0

I have a file on a server that I want to parse in Perl. I've tried it with XML:Simple and XML:LibXML and I can't get the xml elements in both cases.

This is my .xml file:

<csixml version="1.0">
    <head>
    <details>
        <name-link>linkName</name-link>
        <table>links</table>
        <model>XS1-556</model>        
    </details>
        <fields>
            <field name="name1" />
            <field name="name2"/>
            <field name="name3"/>
            <field name="name4"/>
            <field name="name5"/>
            <field name="name6" />
            <field name="name7"/>
            <field name="name8"/>
            <field name="name9"/>
            <field name="name10"/>
            <field name="name11"/>
            <field name="name12x"/>
            <field name="name13"/>
            <field name="name14"/>
            <field name="name15"/>
            <field name="name16"/>
            <field name="name17"/>
        </fields>
    </head>
    <data>
        <record time="2017/06/01 00:00:00" no="742">
        <v1>14.85</v1>
        <v2>34.1</v2>
        <v3>600</v3>
        <v4>0</v4>
        <v5>0</v5>
        <v6>0</v6>
        <v7>0</v7>
        <v8>11.22</v8>
        <v9>0.41</v9>
        <v10>215</v10>
        <v11>7.043</v11>
        <v12>1.325</v12>
        <v13>2017-05-31T23:47:14</v13>
        <v14>202.3</v14>
        <v15>0</v15>
        <v16>42.85</v16>
        <v17>12.25</v17>
        </record>
        </data>
    </csixml>

And this is the code :

my $parser = new XML::Simple;
$data = $parser->XMLin( get( $url ));

#print Dumper($data);

print $data->{'r'}[0]{'v1'};
print $data->{'r'}[1]{'v2'};    

When I try it with XML:LibXML it gives me an error that says:

Start tag expected, '<' not found
dbz
  • 411
  • 7
  • 22

3 Answers3

2

XML::Simple is flaky and should not be used (even the author agrees) but, having said that, it's a relatively simple fix to get your program working as expected.

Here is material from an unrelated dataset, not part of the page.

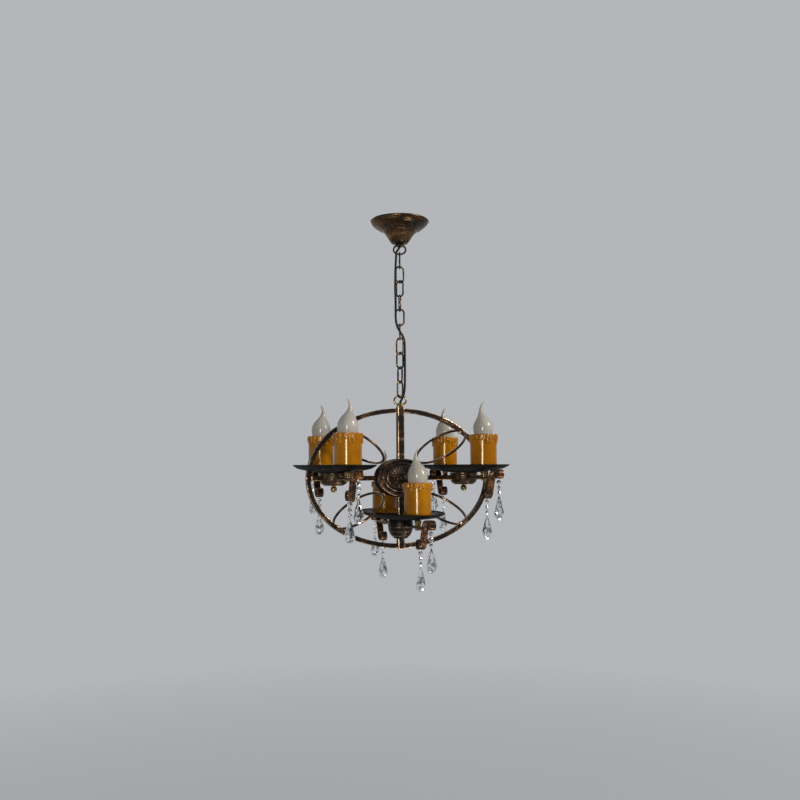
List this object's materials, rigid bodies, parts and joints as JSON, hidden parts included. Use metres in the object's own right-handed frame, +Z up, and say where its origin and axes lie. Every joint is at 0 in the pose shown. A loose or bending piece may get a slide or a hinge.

You're walking your data structure incorrectly. You need to take a closer look at your Data:Dumper output. Your $data variable is equivalent to the top-level <csixml> tag. Everything else is hashes within that. So, to get to the piece of the data structure you want, you need:

print $data->{data}{r}{v1}
print $data->{data}{r}{v2}

I also see that you're using the "indirect object notation" (new XML::Simple) to create your parser object. This usually works fine, but when it doesn't you'll waste days trying to work out what has gone wrong. Instead, please use the standard syntax - XML::Simple->new.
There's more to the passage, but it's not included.